─── Data extract ───

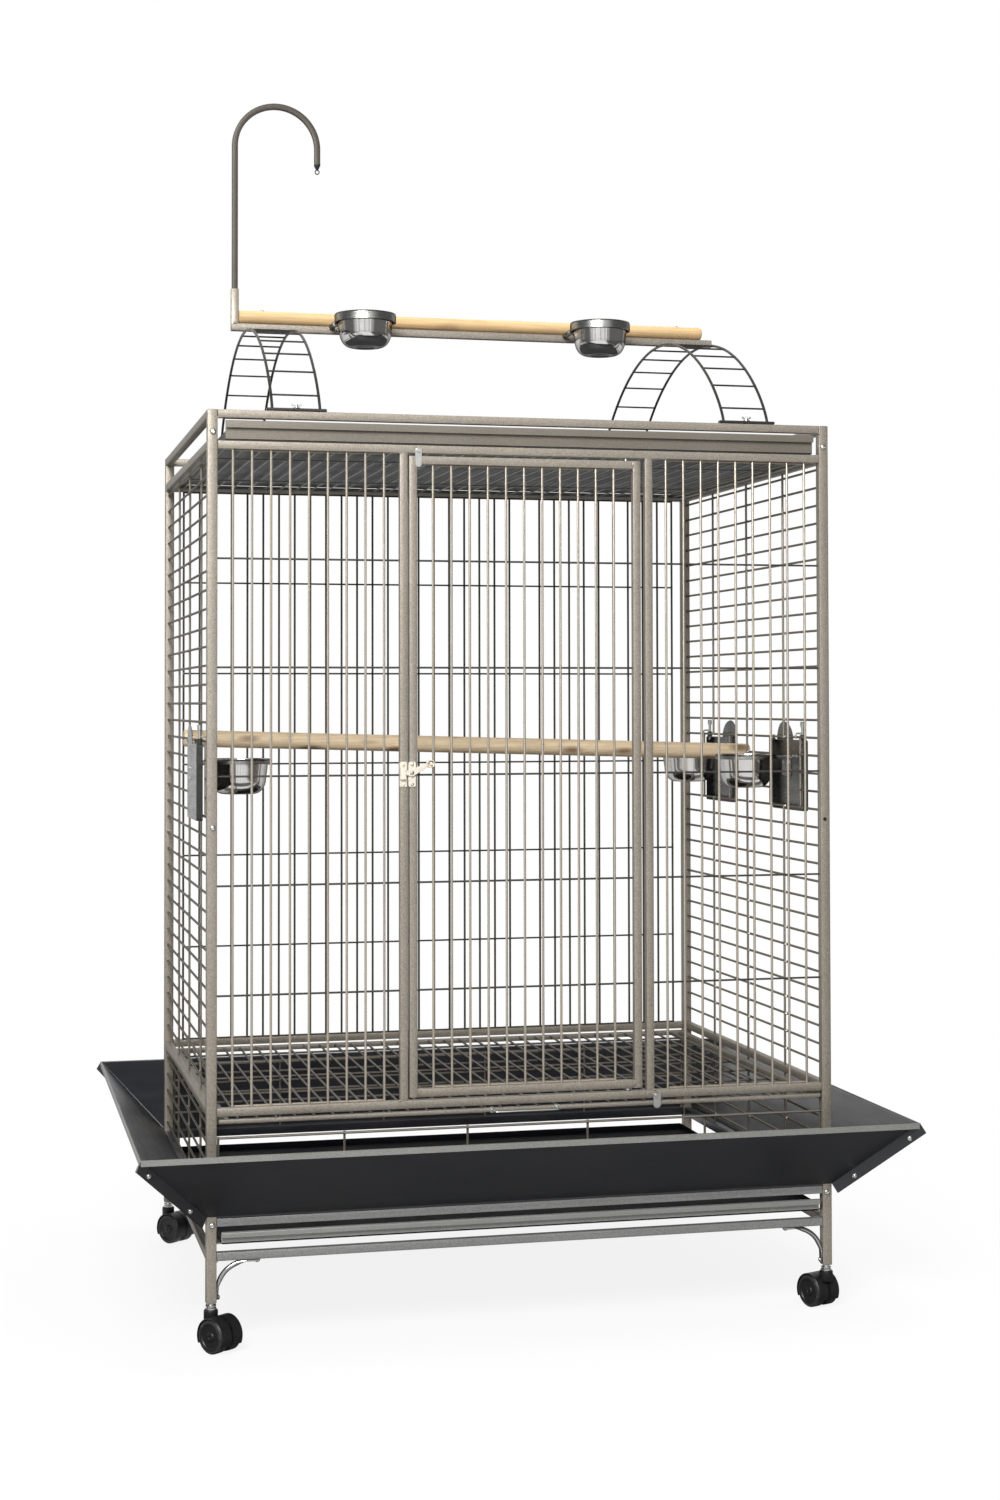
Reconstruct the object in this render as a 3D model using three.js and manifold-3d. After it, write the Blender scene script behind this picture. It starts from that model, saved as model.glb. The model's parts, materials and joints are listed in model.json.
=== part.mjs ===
// A parrot cage on casters: a tube frame with wire panels, a front door, slide-out grate and
// trays, swing-out feeders, a sheet seed guard and a play top with ladders, perch and bowls.
// Millimetres, +X to the right along the front, +Y to the back, +Z up.
// The origin is on the floor under the middle of the cage.

import * as THREE from "three";
import { mergeVertices } from "three/addons/utils/BufferGeometryUtils.js";
import Module from "manifold-3d";

const wasm = await Module();
wasm.setup();

// Fits, welds and cuts
const fit_gap = 0.3; // between pieces that rest against each other
const bore_gap = 0.3; // all round a shaft in its bore
const weld_depth = 1; // how far a wire or rail reaches into what it is welded to
const overrun = 2; // how far a cut runs past the face that it opens

// Frame
const body_width = 1016;
const body_depth = 762;
const post_side = 16;
const rail_side = 13;
const post_foot_gap = 3; // above the caster's collar
const post_top_z = 1441;
const roof_rail_z = 1393; // rails are placed by their top faces
const floor_rail_z = 367;
const stand_rail_z = 200;
const low_rail_z = 148;

// Wire panels
const bar_wire = 4;
const cross_wire = 3.2;
const bar_pitch = 29.6;
const lowest_cross_z = 537.3;
const cross_pitch = 168.5;
const cross_wires = 5;
const mesh_top_drop = 8; // from the roof rail's underside to the first row
const mesh_upright_y = 190.5;
const end_wire = 5; // the back panel's first and last bars
const row_inset = 6; // from the outer face to the middle of the horizontal mesh wires

// Front grilles and door
const upright_x = 200.5;
const grille_first_x = 231;
const door_free_gap = 3; // between the door's free edge and its upright
const door_hinge_gap = 7; // between the door's hinge edge and its upright
const door_end_gap = 4;
const door_pivot_inset = 23; // from the hinge edge to the pivot
const door_first_bar = 38.3; // from the door's free edge
const pivot_pin = 6;
const pivot_reach = 8;
const pivot_bore_depth = 9;
const pivot_washer = 12;

// Door latch
const latch_inset = 2; // from the door's free edge to the lever's pivot
const latch_z = 878;
const plate_sheet = 2;
const keeper_width = 12;
const keeper_reach = 7.5; // from the middle of the upright to the keeper's outer edge
const door_plate_overhang = 3; // past the door's free edge
const latch_plate_down = 22.5; // below the lever's pivot
const latch_plate_up = 17.4;
const keeper_lip_reach = 9;
const keeper_lip_height = 18;
const lever_sheet = 3;
const lever_hub = 12;
const lever_pin = 5;
const lever_pin_head = 9;
const lever_pin_head_height = 1.5;
const lever_tip_reach = 16;
const lever_tip_height = 5;
const lever_handle_x = 29;
const lever_handle_z = 14;
const lever_arm_width = 5;
const lever_knob = 9;
const lever_knob_height = 8;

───

[Problem details] Your task is to quote the lines above, beginning with the first and ending with the one that holds "wasm.setup();".

[Solution to the problem]
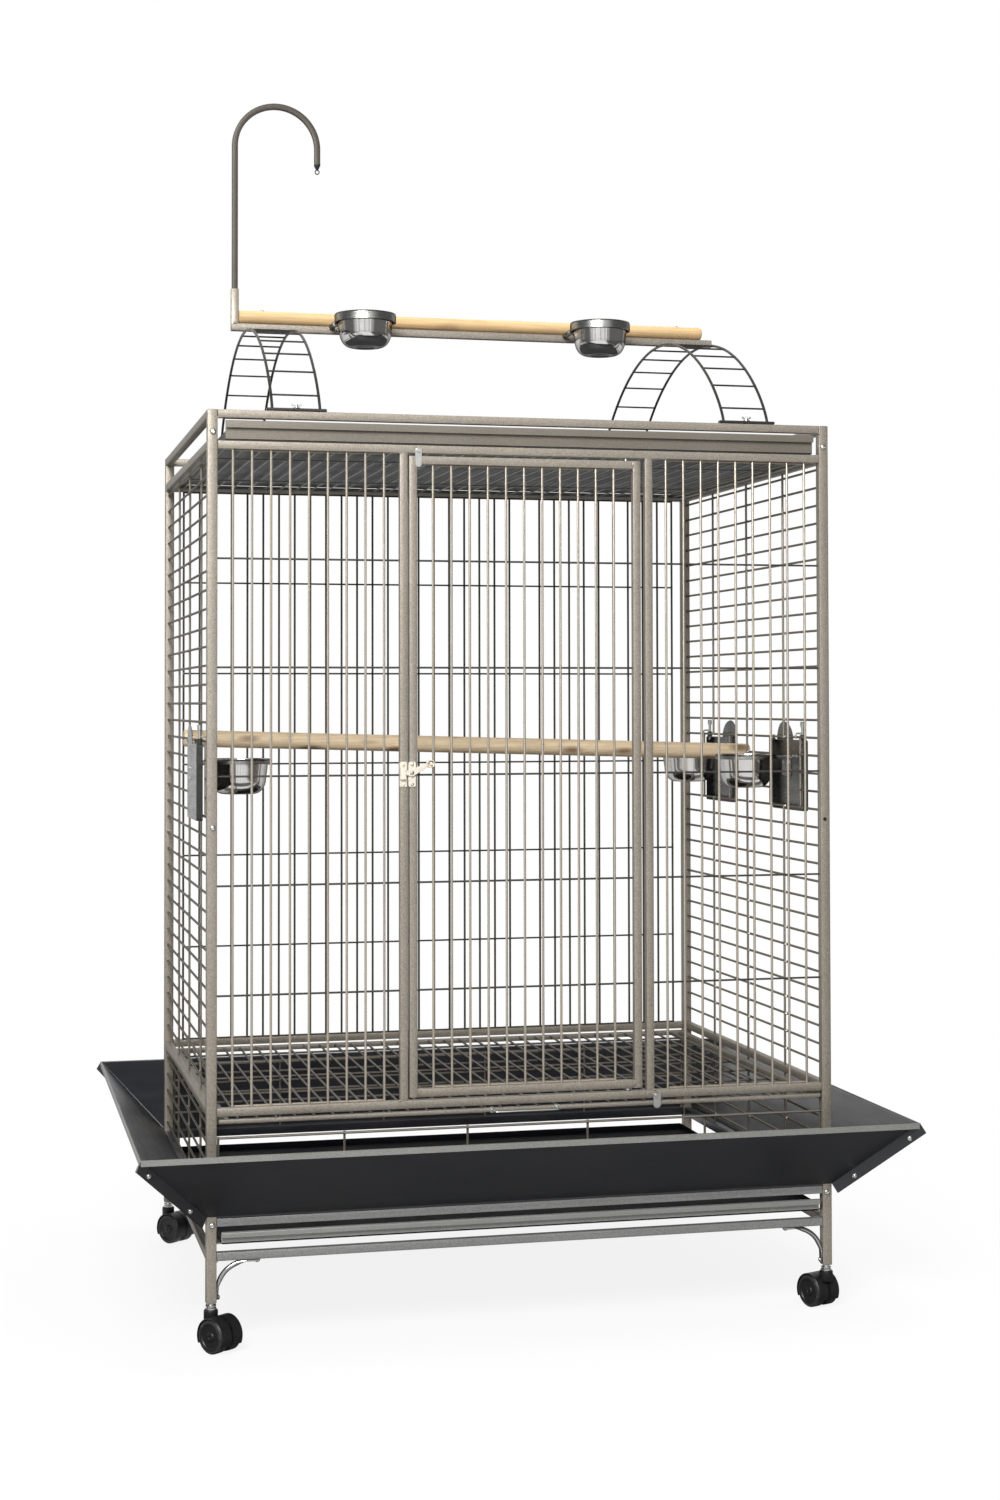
Reconstruct the object in this render as a 3D model using three.js and manifold-3d. After it, write the Blender scene script behind this picture. It starts from that model, saved as model.glb. The model's parts, materials and joints are listed in model.json.
=== part.mjs ===
// A parrot cage on casters: a tube frame with wire panels, a front door, slide-out grate and
// trays, swing-out feeders, a sheet seed guard and a play top with ladders, perch and bowls.
// Millimetres, +X to the right along the front, +Y to the back, +Z up.
// The origin is on the floor under the middle of the cage.

import * as THREE from "three";
import { mergeVertices } from "three/addons/utils/BufferGeometryUtils.js";
import Module from "manifold-3d";

const wasm = await Module();
wasm.setup();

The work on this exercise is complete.